For now, Berardesco said he is happy to sign off on bills that his staff has reviewed, since the company only began doing e-billing in May.
“I do see a day coming where we would get comfortable enough with the system where we would set up purchase orders so that law firms send through their bills and we just pay it with the right to audit, as opposed to looking at every bill along the way,” he said.
That day could be a long way off, especially with Constellation’s pending merger with Exelon Corp. Since Berardesco does not know how the legal department at Exelon handles billing, more changes could be coming.
In the meantime, Berardesco said his legal department is taking advantage of a new financial modeling system to pick which law firm it uses for each matter.

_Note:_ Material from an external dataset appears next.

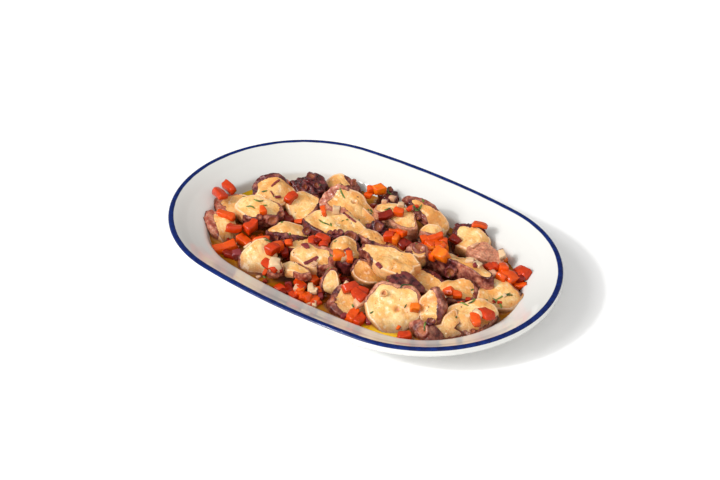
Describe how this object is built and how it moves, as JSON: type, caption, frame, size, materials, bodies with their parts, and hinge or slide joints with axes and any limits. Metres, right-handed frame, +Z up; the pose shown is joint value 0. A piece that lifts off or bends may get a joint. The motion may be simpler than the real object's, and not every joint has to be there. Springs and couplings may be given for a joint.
{
  "type": "marinated octopus on an oval platter",
  "caption": "Slices of cooked octopus arm heaped in seasoned oil with diced pepper, onion and herbs, on an oval white platter with a blue rim line.",
  "frame": {"origin": "on the table under the centre of the platter's foot", "axes": "+X along the platter's long axis, +Y across it towards the far side of the heap, +Z up"},
  "size_m": [0.32, 0.21, 0.0366],
  "materials": {
    "porcelain": "glossy white glaze with a navy line round the rim",
    "oil": "clear amber oil, mirror smooth on top",
    "octopus_flesh": "moist cream flesh, lightly marbled, wet with oil",
    "octopus_skin": "moist purple to pink skin with suckers",
    "red_pepper": "wet glossy red pepper",
    "orange_pepper": "wet glossy orange pepper",
    "onion": "moist pale onion with purple edges",
    "herb": "soft dark green herb"
  },
  "bodies": {
    "root": {"platter": "porcelain", "oil": "oil", "octopus_01": "octopus_flesh", "octopus_02": "octopus_flesh", "octopus_03": "octopus_flesh", "octopus_04": "octopus_flesh", "octopus_05": "octopus_flesh", "octopus_06": "octopus_skin", "octopus_07": "octopus_flesh", "octopus_08": "octopus_flesh", "octopus_09": "octopus_skin", "octopus_10": "octopus_flesh", "octopus_11": "octopus_flesh", "octopus_12": "octopus_skin", "octopus_13": "octopus_flesh", "octopus_14": "octopus_flesh", "octopus_15": "octopus_flesh", "octopus_16": "octopus_skin", "octopus_17": "octopus_flesh", "octopus_18": "octopus_flesh", "octopus_19": "octopus_flesh", "octopus_20": "octopus_flesh", "octopus_21": "octopus_flesh", "octopus_22": "octopus_flesh", "octopus_23": "octopus_skin", "octopus_24": "octopus_flesh", "octopus_25": "octopus_flesh", "octopus_26": "octopus_skin", "octopus_27": "octopus_flesh", "octopus_28": "octopus_flesh", "octopus_29": "octopus_flesh", "octopus_30": "octopus_flesh", "octopus_31": "octopus_flesh", "octopus_32": "octopus_skin", "octopus_33": "octopus_flesh", "octopus_34": "octopus_skin", "octopus_35": "octopus_skin", "octopus_36": "octopus_flesh", "octopus_37": "octopus_flesh", "octopus_38": "octopus_skin", "octopus_39": "octopus_flesh", "octopus_40": "octopus_skin", "octopus_41": "octopus_flesh", "pepper_01": "red_pepper", "pepper_02": "red_pepper", "pepper_03": "red_pepper", "pepper_04": "red_pepper", "pepper_05": "red_pepper", "pepper_06": "red_pepper", "pepper_07": "red_pepper", "pepper_08": "orange_pepper", "pepper_09": "red_pepper", "pepper_10": "orange_pepper", "pepper_11": "orange_pepper", "pepper_12": "red_pepper", "pepper_13": "red_pepper", "pepper_14": "red_pepper", "pepper_15": "red_pepper", "pepper_16": "red_pepper", "pepper_17": "red_pepper"}
  },
  "joints": []
}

The lawyer would simply input the number of hours needed from the law firm — for example, 100 partner hours, 50 associate hours and 50 paralegal hours.
Under that scenario, Berardesco said, Firm X might charge $100,000, Firm Y $150,000 and Firm Z $200,000.
If the company thinks Firm Z would do the best job, the in-house counsel might approach the firm and ask for better terms based on the financial modeling numbers, or the staffer might go to Berardesco and explain why Firm Z is still the best firm for the job, even though it has the highest cost.
“This allows them to say ‘Am I balancing who can do the work best with the most cost-effective way of doing this?’ You may not choose the cheapest firm,” Berardesco said, “but at least you know what you would pay with each.”